NIGERIA’s Boko Haram Islamists have reportedly overrun the main military base used by a four-nation joint force set up to fight the militant group.
Local media reported that the base in the north-eastern town of Baga fell after it was attacked by hundreds of insurgents Saturday, leading to troops abandoning it.
The town was also captured, as residents fled.
The attack is said to have started in the early hours of Saturday and had been extremely fierce, an official said.
“We got the information that Boko Haram insurgents went and dislodged the Multinational-Joint Task Force there, after a fierce gun battle that lasted for hours,” the unnamed official told local daily Premium Times.
Formed in 1998, the MNJTF, as the force is known, is comprised of troops drawn from Nigeria, Cameroon, Chad and Niger.
It was initially meant to fight cross-border crime, but its mandate was expanded to take on Boko Haram after the group’s insurgency took root following the killing of its founder in 2009.
Authorities were yet to issue an official statement.
The seizure would be a major coup for the Islamists, who have been fighting to establish a caliphate in the mainly Muslim north, and would further regionalise the conflict that has drawn in neighbours.

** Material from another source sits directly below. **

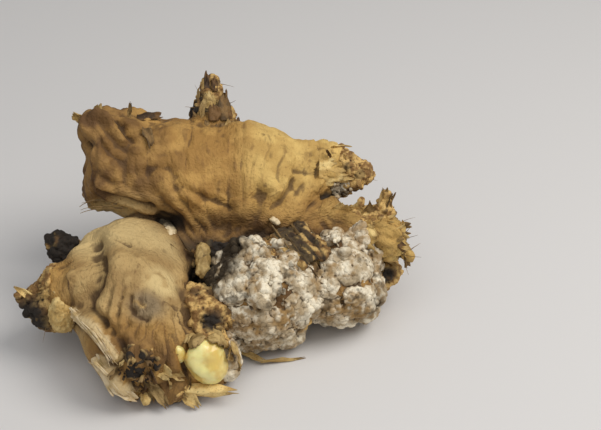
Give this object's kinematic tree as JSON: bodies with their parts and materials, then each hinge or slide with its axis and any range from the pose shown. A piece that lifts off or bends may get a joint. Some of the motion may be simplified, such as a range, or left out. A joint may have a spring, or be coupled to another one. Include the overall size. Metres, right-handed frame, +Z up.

Cameroon last month bombed Boko Haram positions in its territory, following direct assaults on its troops by the militants.
The horrific killing of 48 fish vendors near the base along a route linking Nigeria with Chad near the shores of Lake Chad in November was also attributed to the group. The vendors were slaughtered quietly by slitting their throats or drowning them with their limbs tied up to avoid attracting the attention of nearby patrols.
The base has come under renewed attacks in an attempt to stop it carrying out its mandate. It is located in the state of Borno, on Nigeria’s northeast border with Chad. where over a dozen local governments are said to be under the control of the militants.
Its fall will also cause major political discomfort to Nigerian authorities, whose inability to rein in the militants has come in for sharp scrutiny ahead of a general election next month.
A Nigerian court last month sentenced 54 soldiers to death for mutiny after they refused to fight the militants. Twelve others were also sentenced to death for mutiny in September.
Despite an annual defence of $6 billion, Nigerian soldiers have in recent months complained that they are ill-equipped to fight the group’s members.
The Baga attack comes a day after about 40 boys and young men were abducted in the remote village of Malari, as the militant group keeps up steady attacks in the hard-hit north-east.